Otherwise, I think you'd need a new rear wheel and cassette as well as the brifters themselves and a new front derailleur. I don't know if the chainrings need pins and ramps or if those just help you shift smoother, but you might need new rings.
It is relatively expensive. I've done it several times, but I am always on the lookout for good used brifters at an attractive price. But even in that case, I have found even better deals more modern bikes that already have brifters. So financially, thats the best way to go. When you want to make the move to brifters, just sell your 1200 and buy a brifter bike. Look for a really good deal, as in the meantime, you have a nice vintage bike. Assuming you do all the work yourself, you will probably spend about $150 making this change. Look for Shimano RSX seven speed brifters.
Go to the vintage Trek site, and they have all kinds of information on your bike. And of course, most of the bike manufacturers had models with RX100 components, so those are not unique to the brand or bike model.
06-25-10, 08:15 AM
Agreed, much work and expense when it's better to buy already equipped. Safer? I'm not sure that's much of a factor, and used brifters are a crapshoot.
06-25-10, 08:44 AM
I would depend on how good a deal you can find on the brifters, is it 7 or 8 speed?
There are some ways to move your shifters to your bars.
Kelly TakeOffs is one way to go.
06-25-10, 08:55 AM
If you can find some lightly used Sora or RSX 7 speed brifters, you could make the swap pretty cheaply. You won't need new deraillers or a rear wheel as mentioned above. Your original parts will work just fine. You will need downtube cable stops that replace your downtube shifters and give you an adjustable stop for the derailler housing (necessary for derailler adjustment). They are included with new brifters but a used set might not come with them. Your LBS is a good source.
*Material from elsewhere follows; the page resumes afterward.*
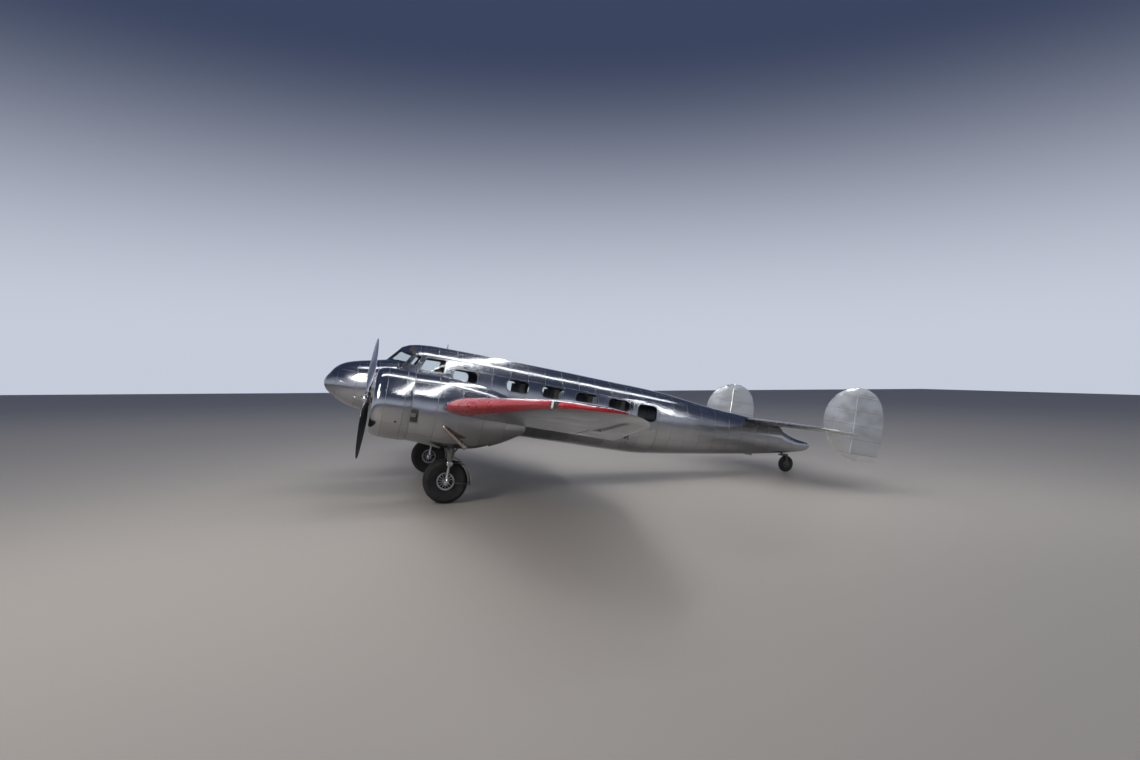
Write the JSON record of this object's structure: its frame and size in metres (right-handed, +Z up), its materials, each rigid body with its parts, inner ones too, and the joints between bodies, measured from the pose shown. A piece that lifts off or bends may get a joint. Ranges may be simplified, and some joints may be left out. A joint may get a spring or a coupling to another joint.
{
  "type": "twin-engine propeller airliner",
  "caption": "Low-wing all-metal propeller airliner with radial engines, oval twin fins, fixed-down main wheels and a swivelling tail wheel.",
  "frame": {"origin": "on the ground under the middle of the aircraft, with the main wheels and the tail wheel standing on z = 0", "axes": "+X to port (the left wing), -Y forward along the ground, +Z up"},
  "size_m": [16.752, 11.5684, 3.1172],
  "materials": {
    "polished_skin": "polished aluminium sheet",
    "grey_dope": "satin aluminium dope",
    "dark_steel": "dark painted steel",
    "engine_grey": "engine castings",
    "exhaust": "heat-stained steel",
    "tyre": "black rubber",
    "glazing": "clear",
    "cabin_trim": "painted panels",
    "seat_cloth": "woven cloth"
  },
  "bodies": {
    "airframe": {"fuselage_nose": "polished_skin", "cockpit_shell": "polished_skin", "windscreen_left": "glazing", "windscreen_right": "glazing", "cabin_shell": "polished_skin", "cabin_floor": "cabin_trim", "main_spar": "polished_skin", "cockpit_bulkhead": "cabin_trim", "instrument_panel": "dark_steel", "cabin_seats_left": "seat_cloth", "cabin_seats_right": "seat_cloth", "crew_seat_left": "seat_cloth", "crew_seat_right": "seat_cloth", "landing_light_left": "glazing", "landing_light_right": "glazing", "wing_centre_left": "polished_skin", "wing_centre_right": "polished_skin", "wing_outer_left": "polished_skin", "wing_outer_right": "polished_skin", "nacelle_left": "polished_skin", "nacelle_right": "polished_skin", "engine_left": "engine_grey", "cowl_left": "polished_skin", "engine_right": "engine_grey", "cowl_right": "polished_skin", "exhaust_left": "exhaust", "exhaust_right": "exhaust", "fin_left": "polished_skin", "fin_right": "polished_skin", "tailplane": "polished_skin", "tail_cone": "polished_skin", "gear_leg_left": "dark_steel", "gear_leg_right": "dark_steel", "mudguard_left": "polished_skin", "mudguard_right": "polished_skin"},
    "propeller_left": {"propeller_left": "polished_skin"},
    "propeller_right": {"propeller_right": "polished_skin"},
    "wheel_left": {"tyre_left": "tyre", "wheel_rim_left": "polished_skin"},
    "wheel_right": {"tyre_right": "tyre", "wheel_rim_right": "polished_skin"},
    "tail_fork": {"tail_wheel_fork": "dark_steel"},
    "tail_wheel": {"tail_tyre": "tyre", "tail_wheel_rim": "polished_skin"},
    "aileron_left": {"aileron_left": "polished_skin"},
    "aileron_right": {"aileron_right": "polished_skin"},
    "flap_inner_left": {"flap_inner_left": "polished_skin"},
    "flap_inner_right": {"flap_inner_right": "polished_skin"},
    "flap_outer_left": {"flap_outer_left": "polished_skin"},
    "flap_outer_right": {"flap_outer_right": "polished_skin"},
    "elevator": {"elevator": "polished_skin"},
    "rudder_left": {"rudder_left": "grey_dope"},
    "rudder_right": {"rudder_right": "grey_dope"},
    "cabin_door": {"cabin_door": "polished_skin"}
  },
  "joints": [
    {"name": "propeller_left_spin", "type": "hinge", "parent": "airframe", "child": "propeller_left", "pos_m": [2.11, -4.90051, 1.97547], "axis": [0, -0.9848, 0.1736], "continuous": true},
    {"name": "propeller_right_spin", "type": "hinge", "parent": "airframe", "child": "propeller_right", "pos_m": [-2.11, -4.90051, 1.97547], "axis": [0, -0.9848, 0.1736], "continuous": true},
    {"name": "wheel_left_spin", "type": "hinge", "parent": "airframe", "child": "wheel_left", "pos_m": [2.11, -3.47902, 0.42], "axis": [1, 0, 0], "continuous": true},
    {"name": "wheel_right_spin", "type": "hinge", "parent": "airframe", "child": "wheel_right", "pos_m": [-2.11, -3.47902, 0.42], "axis": [1, 0, 0], "continuous": true},
    {"name": "tail_wheel_swivel", "type": "hinge", "parent": "airframe", "child": "tail_fork", "pos_m": [0, 5.01098, 0], "axis": [0, 0, 1], "range_deg": [-180, 180]},
    {"name": "tail_wheel_spin", "type": "hinge", "parent": "tail_fork", "child": "tail_wheel", "pos_m": [0, 5.12098, 0.2], "axis": [1, 0, 0], "continuous": true},
    {"name": "aileron_left_hinge", "type": "hinge", "parent": "airframe", "child": "aileron_left", "pos_m": [4.95, -1.41613, 1.66972], "axis": [0.9838, -0.1537, 0.0925], "range_deg": [-20, 20]},
    {"name": "aileron_right_hinge", "type": "hinge", "parent": "airframe", "child": "aileron_right", "pos_m": [-4.95, -1.41613, 1.66972], "axis": [0.9838, 0.1537, -0.0925], "range_deg": [-20, 20]},
    {"name": "flap_inner_left_hinge", "type": "hinge", "parent": "airframe", "child": "flap_inner_left", "pos_m": [0.85, -1.20604, 1.33251], "axis": [-1, 0, 0], "range_deg": [0, 60]},
    {"name": "flap_inner_right_hinge", "type": "hinge", "parent": "airframe", "child": "flap_inner_right", "pos_m": [-0.85, -1.20604, 1.33251], "axis": [-1, 0, 0], "range_deg": [0, 60]},
    {"name": "flap_outer_left_hinge", "type": "hinge", "parent": "airframe", "child": "flap_outer_left", "pos_m": [3.04, -1.21176, 1.33721], "axis": [-0.9833, 0.1407, -0.115], "range_deg": [0, 60]},
    {"name": "flap_outer_right_hinge", "type": "hinge", "parent": "airframe", "child": "flap_outer_right", "pos_m": [-3.04, -1.21176, 1.33721], "axis": [-0.9833, -0.1407, 0.115], "range_deg": [0, 60]},
    {"name": "elevator_hinge", "type": "hinge", "parent": "airframe", "child": "elevator", "pos_m": [2.59, 4.98729, 1.1611], "axis": [1, 0, 0], "range_deg": [-20, 28]},
    {"name": "rudder_left_hinge", "type": "hinge", "parent": "airframe", "child": "rudder_left", "pos_m": [2.72, 4.91436, 0.74748], "axis": [0, 0.1736, 0.9848], "range_deg": [-25, 25]},
    {"name": "rudder_right_hinge", "type": "hinge", "parent": "airframe", "child": "rudder_right", "pos_m": [-2.72, 4.91436, 0.74748], "axis": [0, 0.1736, 0.9848], "range_deg": [-25, 25]},
    {"name": "cabin_door_hinge", "type": "hinge", "parent": "airframe", "child": "cabin_door", "pos_m": [0.773, 0.64682, 0.82978], "axis": [0, -0.1736, -0.9848], "range_deg": [0, 105]}
  ],
  "couplings": [
    {"joint": "aileron_right_hinge", "follows": "aileron_left_hinge", "ratio": -1},
    {"joint": "flap_inner_right_hinge", "follows": "flap_inner_left_hinge", "ratio": 1},
    {"joint": "flap_outer_left_hinge", "follows": "flap_inner_left_hinge", "ratio": 1},
    {"joint": "flap_outer_right_hinge", "follows": "flap_inner_left_hinge", "ratio": 1},
    {"joint": "rudder_right_hinge", "follows": "rudder_left_hinge", "ratio": 1}
  ]
}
As for feeling unstable while shifting, the reach of your new bike could be too much causing that unstable feeling. If you feel like you are having to stretch way out to reach the bars, that could be a large part of the problem. A shorter stem or moving the saddle around might help. You might also just need to get used to the riding position on a road bike.
Thanks for the advice everyone. I am new to road bikes, and I rode for a 16 mile ride today, and I am already getting used to them. I still don't feel comfortable going fast downhill and taking one hand off the handlebars to shift and pedal, but I can do two of the three at once now. :) The kelly shifters look cool, and If i could find those used then it might be worthwhile. Thank you everyone!
06-26-10, 05:50 AM
Look for a set of bar-end shifters. easy to use and set up and your hands remain on the bars when shifting.
06-26-10, 06:18 PM
I would suggest that you work on your bike handling skills in a safe environment before you make any changes. It's a simple matter to drop your hand straight down to the shifter without looking just as you would remove or replace a water bottle. Also practice looking over your shoulder without turning the bike or get a mirror.
I hope you don't take offence, but I have seen a lot of riders who don't have good skills on the bike and they can be a danger to themselves and others.
06-26-10, 09:05 PM
Agreed that you should work on your bike handling skills...
One tip: Before you take your hand off to reach for the shifter, move both your hands to the very centre of the bar next to the stem - it is easy to ride with one hand next to the stem but less easy to ride with one hand on the brake hood or drop.
no offense taken. I definitely have a lot to learn. I have put almost 45 miles on the bike in the last few days, and i have really gotten used to it.